Hyperparameters and Models

For this POC, I stuck with the suggested sensible defaults provided by the Sagemaker example. From what I can see, Adam seems to be sort of the standard all-around choice for this type of task. At this early stage, I am more interested in getting workable results than in complete optimization and performance, and saw no reason to begin messing with the other parameters at this time, either - for example, I used the default 5 epochs for training to save on costs and allow me to rapidly iterate (well... relatively rapidly...) Once I have the full app deployed and in use, I plan to monitor performance and start diving deeper into hyperparameter tuning, as well as exploring other base models.

Cost so Far

I spent about $10 getting everything set up and trained. I was admittedly not very careful with the costs, however - for example, I followed the Sagemaker tutorial and the accompanying training steps, as well as the example training set to classify roses/dandelions, and I didn't shut the notebook down overnight the first night.
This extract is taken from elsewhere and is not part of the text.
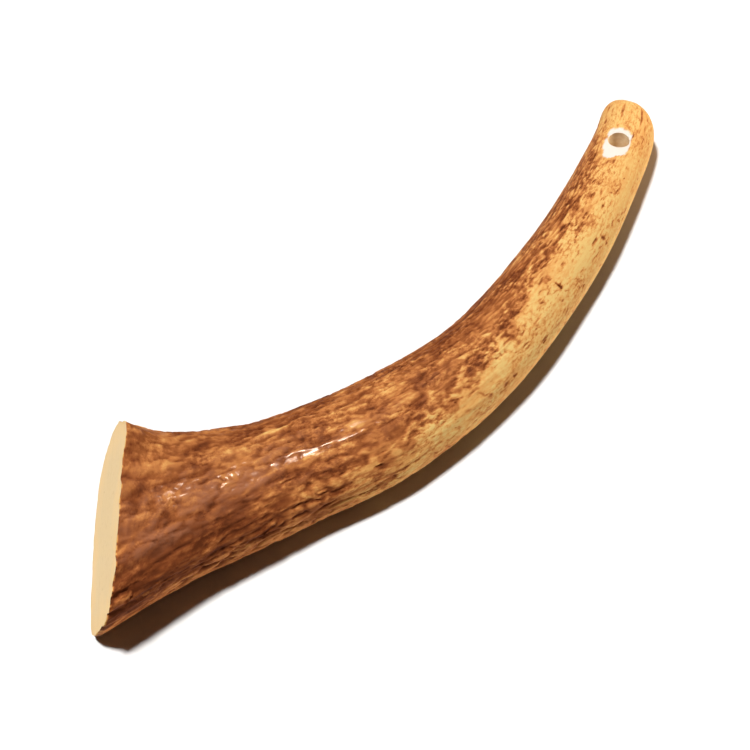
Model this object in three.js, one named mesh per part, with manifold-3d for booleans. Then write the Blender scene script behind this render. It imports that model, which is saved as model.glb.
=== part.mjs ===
import * as THREE from 'three';
import { mergeVertices } from 'three/addons/utils/BufferGeometryUtils.js';
import Module from 'manifold-3d';

// A length of deer antler: the sawn end of the beam flares out at -X, and the blunt tip at +X
// is drilled through for a cord. It lies on its side with +Z up. All sizes are millimetres.

// Where the beam's centreline passes, from the saw cut to the tip, and how wide it is there.
// half: half the width lying down. above and below: how far the section reaches from its
// widest line. roll: how far the section leans over, in degrees. square: 2 is an oval, and
// more is nearer to a rounded box.
const stations = [
  { x: -85.4, y: 4.7, half: 26.0, above: 11.0, below: 17.0, roll: 7.7, square: 3.0 },
  { x: -68.7, y: -2.7, half: 18.1, above: 11.5, below: 15.0, roll: 10.0, square: 2.7 },
  { x: -46.9, y: -10.5, half: 14.7, above: 11.3, below: 12.2, roll: 4.0, square: 2.4 },
  { x: -16.5, y: -19.0, half: 13.9, above: 10.9, below: 10.9, roll: 1.0, square: 2.2 },
  { x: 18.2, y: -21.0, half: 11.8, above: 9.9, below: 9.9, roll: 0.0, square: 2.1 },
  { x: 60.5, y: -12.5, half: 10.1, above: 8.9, below: 8.9, roll: 0.0, square: 2.1 },
  { x: 98.1, y: 1.1, half: 8.6, above: 7.8, below: 7.8, roll: 0.0, square: 2.2 },
  { x: 113.8, y: 9.7, half: 7.6, above: 7.3, below: 7.3, roll: 0.0, square: 2.4 },
];

// The saw cut: which way its face looks, in degrees round +Z from +X and up from level, and
// how far along the beam the sections take to turn from that plane to square across.
const saw = { heading: 137, lean: 19, easing: 62 };

// The rim of the saw cut stands up in one corner, on the inside of the curve: how high, at which
// angle round the section, how far it spreads to each side and how far it runs along the beam.
const corner = { height: 4.5, angle: 52, spread: 18, length: 8 };

// The tip: the length that rounds over, and how blunt it is on the inside and the outside of
// the curve. 2 is a round end, and more is nearer to a flat one.
const tip = { length: 10.3, inside: 5.0, outside: 1.9 };

// The hole through the tip, straight down, as far back from the end of the tip as it says.
const hole = { diameter: 6.0, fromEnd: 19.7, sides: 32 };

// How finely the surface is divided.
const mesh = { sides: 44, beamRings: 46, tipRings: 9 };

const up = new THREE.Vector3(0, 0, 1);

function curveThrough(points) {
  return new THREE.CatmullRomCurve3(points, false, 'catmullrom', 0.5);
}

const centreline = curveThrough(stations.map((s) => new THREE.Vector3(s.x, s.y, 0)));
const heights = curveThrough(stations.map((s) => new THREE.Vector3(s.half, s.above, s.below)));
const forms = curveThrough(stations.map((s) => new THREE.Vector3(s.roll, s.square, 0)));
const beamLength = centreline.getLength();

// The direction from the saw cut into the antler.
function sawDirection() {
  const heading = THREE.MathUtils.degToRad(saw.heading);
  const lean = THREE.MathUtils.degToRad(saw.lean);
  const level = Math.cos(lean);
  return new THREE.Vector3(-level * Math.cos(heading), -level * Math.sin(heading), -Math.sin(lean));
}

// The plane of the section at a share of the beam's length: its sideways and upward directions.
function sectionFrame(along) {
  const ease = Math.max(0, 1 - (along * beamLength) / saw.easing) ** 2;
  const forward = centreline.getTangentAt(along).lerp(sawDirection(), ease).normalize();
  const sideways = new THREE.Vector3().crossVectors(up, forward).normalize();
  const upward = new THREE.Vector3().crossVectors(forward, sideways);
  return { sideways, upward };
}

function signedPower(value, power) {
  return Math.sign(value) * Math.abs(value) ** power;
}

// How much the raised corner adds to the section's height.
function cornerHeight(along, angle) {
  const away = (THREE.MathUtils.radToDeg(angle) - corner.angle) / corner.spread;
  const travelled = (along * beamLength) / corner.length;
  return corner.height * Math.exp(-(away ** 2) - travelled ** 2);
}

// A point of the section's outline at an angle round it, rolled, as (sideways, upward).
function outlinePoint(along, angle) {
  const t = centreline.getUtoTmapping(along);
  const size = heights.getPoint(t);
  const form = forms.getPoint(t);
  const power = 2 / form.y;
  const reach = Math.sin(angle) > 0 ? size.y : size.z;
  const flat = new THREE.Vector2(
    size.x * signedPower(Math.cos(angle), power),
    reach * signedPower(Math.sin(angle), power) + cornerHeight(along, angle),
  );
  return flat.rotateAround(new THREE.Vector2(0, 0), THREE.MathUtils.degToRad(form.x));
}

// How high the centre of the section stands when its lowest point touches the ground.
function centreHeight(along, upward) {
  const angles = Array.from({ length: mesh.sides }, (_, i) => (i * 2 * Math.PI) / mesh.sides);
  return -Math.min(...angles.map((angle) => outlinePoint(along, angle).y * upward.z));
}

// The share of the way out from the middle, once the tip's rounding has drawn it in.
function roundedOver(along, angle, out) {
  const over = 1 - ((1 - along) * beamLength) / tip.length;
  if (over <= 0) return out;
  const blunt = THREE.MathUtils.lerp(tip.outside, tip.inside, (1 + Math.cos(angle)) / 2);
  return (1 - over ** blunt) ** (1 / blunt);
}

// Where a point lies: at a share of the beam's length, an angle round it, and a share of the way
// out from its middle.
function placeOnBeam(along, angle, out) {
  const { sideways, upward } = sectionFrame(along);
  const flat = outlinePoint(along, angle).multiplyScalar(roundedOver(along, angle, out));
  const place = centreline.getPointAt(along);
  place.z = centreHeight(along, upward);
  return place.addScaledVector(sideways, flat.x).addScaledVector(upward, flat.y);
}

// A straight spindle of radius 1 and length 1, with its rings closer together at the tip.
function spindle() {
  const tipShare = tip.length / beamLength;
  const profile = [new THREE.Vector2(0, 0)];
  for (let i = 0; i <= mesh.beamRings; i += 1) {
    profile.push(new THREE.Vector2(1, (i / mesh.beamRings) * (1 - tipShare)));
  }
  for (let i = 1; i < mesh.tipRings; i += 1) {
    const over = Math.sin((i / mesh.tipRings) * Math.PI / 2);
    profile.push(new THREE.Vector2(1, 1 - tipShare * (1 - over)));
  }
  profile.push(new THREE.Vector2(0, 1));
  return new THREE.LatheGeometry(profile, mesh.sides);
}

// The spindle bent onto the beam.
function beamGeometry() {
  const geometry = spindle();
  const position = geometry.attributes.position;
  for (let i = 0; i < position.count; i += 1) {
    const angle = Math.atan2(position.getZ(i), position.getX(i));
    const out = Math.hypot(position.getX(i), position.getZ(i));
    const place = placeOnBeam(position.getY(i), -angle, out);
    position.setXYZ(i, place.x, place.y, place.z);
  }
  return geometry;
}

// The drill: a cylinder standing on the centreline near the tip, longer than the tip is deep.
function drillGeometry() {
  const along = 1 - hole.fromEnd / beamLength;
  const place = centreline.getPointAt(along);
  const middle = centreHeight(along, up);
  const radius = hole.diameter / 2;
  const geometry = new THREE.CylinderGeometry(radius, radius, 4 * middle, hole.sides);
  geometry.rotateX(Math.PI / 2);
  geometry.translate(place.x, place.y, middle);
  return geometry;
}

const wasm = await Module();
wasm.setup();

function toSolid(geometry) {
  geometry.deleteAttribute('normal');
  geometry.deleteAttribute('uv');
  const welded = mergeVertices(geometry, 1e-4);
  return new wasm.Manifold(new wasm.Mesh({
    numProp: 3,
    vertProperties: new Float32Array(welded.attributes.position.array),
    triVerts: new Uint32Array(welded.index.array),
  }));
}

function toGeometry(solid) {
  const result = solid.getMesh();
  const geometry = new THREE.BufferGeometry();
  geometry.setAttribute('position', new THREE.BufferAttribute(result.vertProperties, 3));
  geometry.setIndex(new THREE.BufferAttribute(result.triVerts, 1));
  geometry.computeVertexNormals();
  return geometry;
}

const bark = new THREE.MeshStandardMaterial({ color: 0xb07a45, roughness: 0.5, metalness: 0 });
const antler = new THREE.Mesh(toGeometry(toSolid(beamGeometry()).subtract(toSolid(drillGeometry()))), bark);
antler.name = 'antler';

// The origin is the middle of the antler's box, at the level that it lies on.
antler.geometry.computeBoundingBox();
const box = antler.geometry.boundingBox;
antler.position.set(-(box.min.x + box.max.x) / 2, -(box.min.y + box.max.y) / 2, -box.min.z);

const part = new THREE.Group();
part.add(antler);

export default part;
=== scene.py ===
from math import cos, pi, radians, sin

import bpy
import numpy as np
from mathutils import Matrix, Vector, noise
from mathutils.kdtree import KDTree


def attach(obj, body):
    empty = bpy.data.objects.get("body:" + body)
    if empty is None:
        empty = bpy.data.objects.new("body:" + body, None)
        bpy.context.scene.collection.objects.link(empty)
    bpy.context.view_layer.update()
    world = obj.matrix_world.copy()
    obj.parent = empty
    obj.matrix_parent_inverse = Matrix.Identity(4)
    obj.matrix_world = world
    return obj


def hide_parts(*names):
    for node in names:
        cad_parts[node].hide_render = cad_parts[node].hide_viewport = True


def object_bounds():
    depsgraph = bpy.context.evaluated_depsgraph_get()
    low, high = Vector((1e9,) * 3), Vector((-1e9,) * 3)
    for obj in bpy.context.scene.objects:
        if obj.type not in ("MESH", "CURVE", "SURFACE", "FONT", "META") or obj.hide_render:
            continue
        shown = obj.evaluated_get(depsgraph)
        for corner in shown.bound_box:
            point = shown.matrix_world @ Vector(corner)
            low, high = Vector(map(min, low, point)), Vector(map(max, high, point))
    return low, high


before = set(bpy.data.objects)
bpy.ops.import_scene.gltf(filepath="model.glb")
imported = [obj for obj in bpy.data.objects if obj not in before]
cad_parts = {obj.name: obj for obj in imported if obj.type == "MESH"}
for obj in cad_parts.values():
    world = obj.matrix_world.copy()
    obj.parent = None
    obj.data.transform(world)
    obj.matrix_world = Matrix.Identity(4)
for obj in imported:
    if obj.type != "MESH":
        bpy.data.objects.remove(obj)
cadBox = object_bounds()
scene = bpy.context.scene
mm = 0.001


# The camera stands where it looks down on the beam from the sawn side.
cameraSetup = {
    "azimuth": -46,
    "elevation": 52,
    "distance": 540,
    "lens": 100,
    "lookAt": (-5.07, 4.63, 0),
    "clipStart": 10,
}


def makeCamera(setup):
    turn = radians(setup["azimuth"])
    rise = radians(setup["elevation"])
    back = Vector((sin(turn) * cos(rise), -cos(turn) * cos(rise), sin(rise)))
    lens = bpy.data.cameras.new("camera")
    lens.lens = setup["lens"]
    lens.clip_start = setup["clipStart"] * mm
    camera = bpy.data.objects.new("camera", lens)
    scene.collection.objects.link(camera)
    camera.location = (Vector(setup["lookAt"]) + back * setup["distance"]) * mm
    camera.rotation_euler = (-back).to_track_quat("-Z", "Y").to_euler()
    scene.camera = camera
    print("camera placed")


# One lamp nearly overhead throws the short brown shadow, and the shine only gives the bark its
# highlights. The paper light stands in for what a white ground throws back up at the outer flank,
# so it comes from below and nothing blocks it. A small glow and the world lift the shade.
# "from" is where a light comes from, and "angle" how wide it is, in degrees.
studioSetup = {
    "floorSize": 16000,
    "floorColour": (0.62, 0.617, 0.61),
    "lamp": {"from": (-0.235, 0.105, 1), "angle": 7.5, "strength": 5.6, "colour": (1, 1, 1)},
    "shine": {"from": (0.42, 0.24, 1), "angle": 8, "strength": 4.0, "colour": (1.0, 0.84, 0.70)},
    "paper": {
        "from": (0.826, -0.334, -0.454),
        "angle": 55,
        "strength": 5.1,
        "colour": (0.98, 0.93, 0.86),
    },
    "glow": {
        "place": (160, -30, 40),
        "aim": (100, 0, 0),
        "size": 40,
        "power": 0.031,
        "colour": (0.94, 0.62, 0.38),
    },
    "fillColour": (0.74, 0.40, 0.22),
    "fillStrength": 0.11,
}


def makeFloor(setup):
    half = setup["floorSize"] / 2 * mm
    corners = [(-half, -half, 0), (half, -half, 0), (half, half, 0), (-half, half, 0)]
    mesh = bpy.data.meshes.new("floor")
    mesh.from_pydata(corners, [], [(0, 1, 2, 3)])
    floor = bpy.data.objects.new("floor", mesh)
    scene.collection.objects.link(floor)
    sheet = bpy.data.materials.new("studioPaper")
    sheet.use_nodes = True
    shader = sheet.node_tree.nodes["Principled BSDF"]
    shader.inputs["Base Color"].default_value = (*setup["floorColour"], 1)
    shader.inputs["Roughness"].default_value = 1.0
    shader.inputs["Specular IOR Level"].default_value = 0.0
    mesh.materials.append(sheet)


def makeSun(name, setup):
    data = bpy.data.lights.new(name, "SUN")
    data.energy = setup["strength"]
    data.angle = radians(setup["angle"])
    data.color = setup["colour"]
    sun = bpy.data.objects.new(name, data)
    scene.collection.objects.link(sun)
    sun.location = Vector(setup["from"])
    sun.rotation_euler = sun.location.to_track_quat("Z", "Y").to_euler()
    return sun


def makeGlow(setup):
    # a small warm lamp off to one side, for the shade by the tip
    data = bpy.data.lights.new("glow", "AREA")
    data.shape = "DISK"
    data.size = setup["size"] * mm
    data.energy = setup["power"]
    data.color = setup["colour"]
    glow = bpy.data.objects.new("glow", data)
    scene.collection.objects.link(glow)
    glow.location = Vector(setup["place"]) * mm
    back = glow.location - Vector(setup["aim"]) * mm
    glow.rotation_euler = back.to_track_quat("Z", "Y").to_euler()
    glow.visible_glossy = False
    glow.visible_camera = False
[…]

I did, however, make sure to have and run a cleanup cell that removed the deployed model and endpoint after each experiment.

Testing out the Model

I have a confession to make. I got impatient, and I decided to do a training run before I'd uploaded the whole dataset to S3. I grabbed a crow, a deer and a bobcat from the wider internet for use in validation, followed the training steps, and then called the inference on the newly trained model. I'm going to claim it's becuase I didn't want to waste time and resources hosting the whole dataset if it was going to be a complete failure, but really I was just impatient and wanted to finish this blog post. (It will be a while before Sludgehub is ready to take advantage of this project.)